■ **GOAL OF THE EXERCISE**
The records that follow must be repeated verbatim, every one of them.

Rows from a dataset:
::::::::

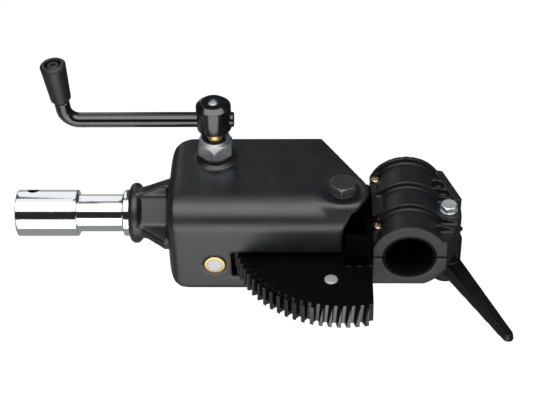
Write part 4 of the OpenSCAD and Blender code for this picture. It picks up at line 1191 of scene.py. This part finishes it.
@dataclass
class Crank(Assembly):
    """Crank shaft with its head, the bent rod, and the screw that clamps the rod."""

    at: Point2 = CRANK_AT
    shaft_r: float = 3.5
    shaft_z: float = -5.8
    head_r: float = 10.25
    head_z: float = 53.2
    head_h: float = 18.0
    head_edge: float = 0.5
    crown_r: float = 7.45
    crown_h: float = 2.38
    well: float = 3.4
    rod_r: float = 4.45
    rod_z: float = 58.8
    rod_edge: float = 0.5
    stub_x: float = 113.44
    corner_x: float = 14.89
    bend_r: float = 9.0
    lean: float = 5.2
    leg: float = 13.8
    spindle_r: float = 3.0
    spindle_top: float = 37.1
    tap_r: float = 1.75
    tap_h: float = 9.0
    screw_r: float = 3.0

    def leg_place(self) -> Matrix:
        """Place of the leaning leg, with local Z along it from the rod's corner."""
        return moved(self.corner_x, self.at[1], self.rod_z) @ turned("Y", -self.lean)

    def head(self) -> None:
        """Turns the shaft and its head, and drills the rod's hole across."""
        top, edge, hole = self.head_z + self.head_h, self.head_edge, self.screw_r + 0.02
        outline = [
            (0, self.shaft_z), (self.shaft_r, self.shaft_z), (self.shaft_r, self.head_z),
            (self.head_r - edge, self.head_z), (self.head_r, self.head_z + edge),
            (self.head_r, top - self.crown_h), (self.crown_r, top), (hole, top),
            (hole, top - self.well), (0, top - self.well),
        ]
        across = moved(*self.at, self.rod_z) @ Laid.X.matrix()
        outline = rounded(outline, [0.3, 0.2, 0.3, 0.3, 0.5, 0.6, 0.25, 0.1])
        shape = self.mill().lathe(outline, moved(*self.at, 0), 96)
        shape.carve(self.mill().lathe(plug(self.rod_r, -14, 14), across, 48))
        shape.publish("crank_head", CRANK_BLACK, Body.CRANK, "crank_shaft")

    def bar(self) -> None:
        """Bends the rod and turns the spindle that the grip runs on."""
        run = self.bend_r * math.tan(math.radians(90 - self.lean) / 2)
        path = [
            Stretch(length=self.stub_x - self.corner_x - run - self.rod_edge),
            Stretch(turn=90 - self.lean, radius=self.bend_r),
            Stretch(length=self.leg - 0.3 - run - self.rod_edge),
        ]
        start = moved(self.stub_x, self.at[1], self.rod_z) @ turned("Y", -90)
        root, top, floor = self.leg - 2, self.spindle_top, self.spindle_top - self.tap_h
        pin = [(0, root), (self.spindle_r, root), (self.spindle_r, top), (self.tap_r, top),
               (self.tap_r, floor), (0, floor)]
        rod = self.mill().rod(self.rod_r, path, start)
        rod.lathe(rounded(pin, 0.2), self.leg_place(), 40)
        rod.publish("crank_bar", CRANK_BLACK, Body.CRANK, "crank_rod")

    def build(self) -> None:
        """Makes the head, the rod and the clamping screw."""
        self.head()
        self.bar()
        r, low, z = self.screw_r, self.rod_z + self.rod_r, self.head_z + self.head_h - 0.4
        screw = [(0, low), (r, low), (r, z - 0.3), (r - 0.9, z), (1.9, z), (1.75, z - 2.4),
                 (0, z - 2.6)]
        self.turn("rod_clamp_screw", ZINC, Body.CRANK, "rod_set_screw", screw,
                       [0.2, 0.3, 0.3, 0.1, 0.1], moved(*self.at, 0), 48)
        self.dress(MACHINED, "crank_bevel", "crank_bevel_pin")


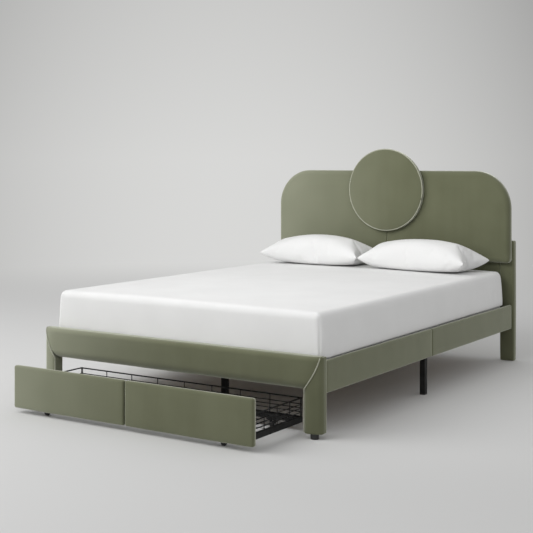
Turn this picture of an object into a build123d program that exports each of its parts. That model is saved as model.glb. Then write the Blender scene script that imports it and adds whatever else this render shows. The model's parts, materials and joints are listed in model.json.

::::::::

■ **THE COMPLETED TASK**
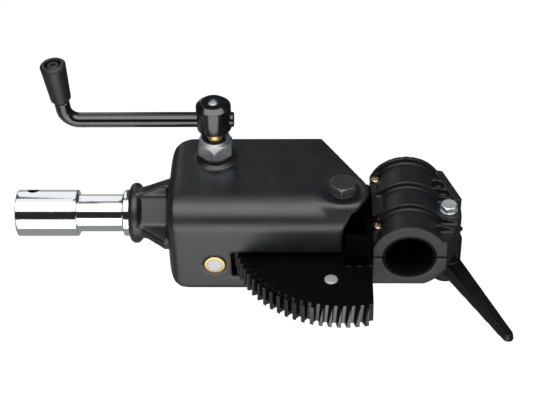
Write part 4 of the OpenSCAD and Blender code for this picture. It picks up at line 1191 of scene.py. This part finishes it.
@dataclass
class Crank(Assembly):
    """Crank shaft with its head, the bent rod, and the screw that clamps the rod."""

    at: Point2 = CRANK_AT
    shaft_r: float = 3.5
    shaft_z: float = -5.8
    head_r: float = 10.25
    head_z: float = 53.2
    head_h: float = 18.0
    head_edge: float = 0.5
    crown_r: float = 7.45
    crown_h: float = 2.38
    well: float = 3.4
    rod_r: float = 4.45
    rod_z: float = 58.8
    rod_edge: float = 0.5
    stub_x: float = 113.44
    corner_x: float = 14.89
    bend_r: float = 9.0
    lean: float = 5.2
    leg: float = 13.8
    spindle_r: float = 3.0
    spindle_top: float = 37.1
    tap_r: float = 1.75
    tap_h: float = 9.0
    screw_r: float = 3.0

    def leg_place(self) -> Matrix:
        """Place of the leaning leg, with local Z along it from the rod's corner."""
        return moved(self.corner_x, self.at[1], self.rod_z) @ turned("Y", -self.lean)

    def head(self) -> None:
        """Turns the shaft and its head, and drills the rod's hole across."""
        top, edge, hole = self.head_z + self.head_h, self.head_edge, self.screw_r + 0.02
        outline = [
            (0, self.shaft_z), (self.shaft_r, self.shaft_z), (self.shaft_r, self.head_z),
            (self.head_r - edge, self.head_z), (self.head_r, self.head_z + edge),
            (self.head_r, top - self.crown_h), (self.crown_r, top), (hole, top),
            (hole, top - self.well), (0, top - self.well),
        ]
        across = moved(*self.at, self.rod_z) @ Laid.X.matrix()
        outline = rounded(outline, [0.3, 0.2, 0.3, 0.3, 0.5, 0.6, 0.25, 0.1])
        shape = self.mill().lathe(outline, moved(*self.at, 0), 96)
        shape.carve(self.mill().lathe(plug(self.rod_r, -14, 14), across, 48))
        shape.publish("crank_head", CRANK_BLACK, Body.CRANK, "crank_shaft")

    def bar(self) -> None:
        """Bends the rod and turns the spindle that the grip runs on."""
        run = self.bend_r * math.tan(math.radians(90 - self.lean) / 2)
        path = [
            Stretch(length=self.stub_x - self.corner_x - run - self.rod_edge),
            Stretch(turn=90 - self.lean, radius=self.bend_r),
            Stretch(length=self.leg - 0.3 - run - self.rod_edge),
        ]
        start = moved(self.stub_x, self.at[1], self.rod_z) @ turned("Y", -90)
        root, top, floor = self.leg - 2, self.spindle_top, self.spindle_top - self.tap_h
        pin = [(0, root), (self.spindle_r, root), (self.spindle_r, top), (self.tap_r, top),
               (self.tap_r, floor), (0, floor)]
        rod = self.mill().rod(self.rod_r, path, start)
        rod.lathe(rounded(pin, 0.2), self.leg_place(), 40)
        rod.publish("crank_bar", CRANK_BLACK, Body.CRANK, "crank_rod")

    def build(self) -> None:
        """Makes the head, the rod and the clamping screw."""
        self.head()
        self.bar()
        r, low, z = self.screw_r, self.rod_z + self.rod_r, self.head_z + self.head_h - 0.4
        screw = [(0, low), (r, low), (r, z - 0.3), (r - 0.9, z), (1.9, z), (1.75, z - 2.4),
                 (0, z - 2.6)]
        self.turn("rod_clamp_screw", ZINC, Body.CRANK, "rod_set_screw", screw,
                       [0.2, 0.3, 0.3, 0.1, 0.1], moved(*self.at, 0), 48)
        self.dress(MACHINED, "crank_bevel", "crank_bevel_pin")


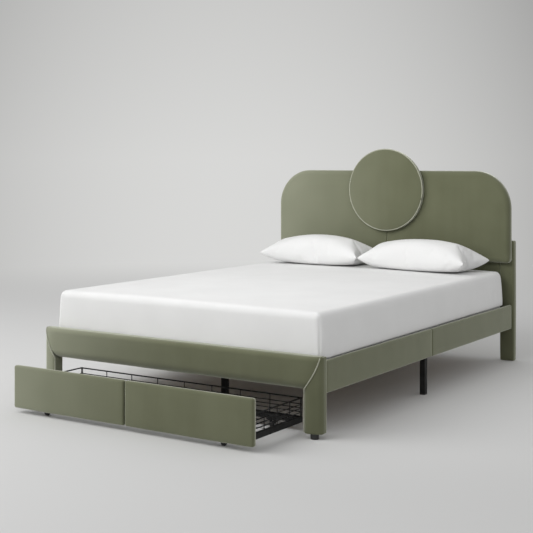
Turn this picture of an object into a build123d program that exports each of its parts. That model is saved as model.glb. Then write the Blender scene script that imports it and adds whatever else this render shows. The model's parts, materials and joints are listed in model.json.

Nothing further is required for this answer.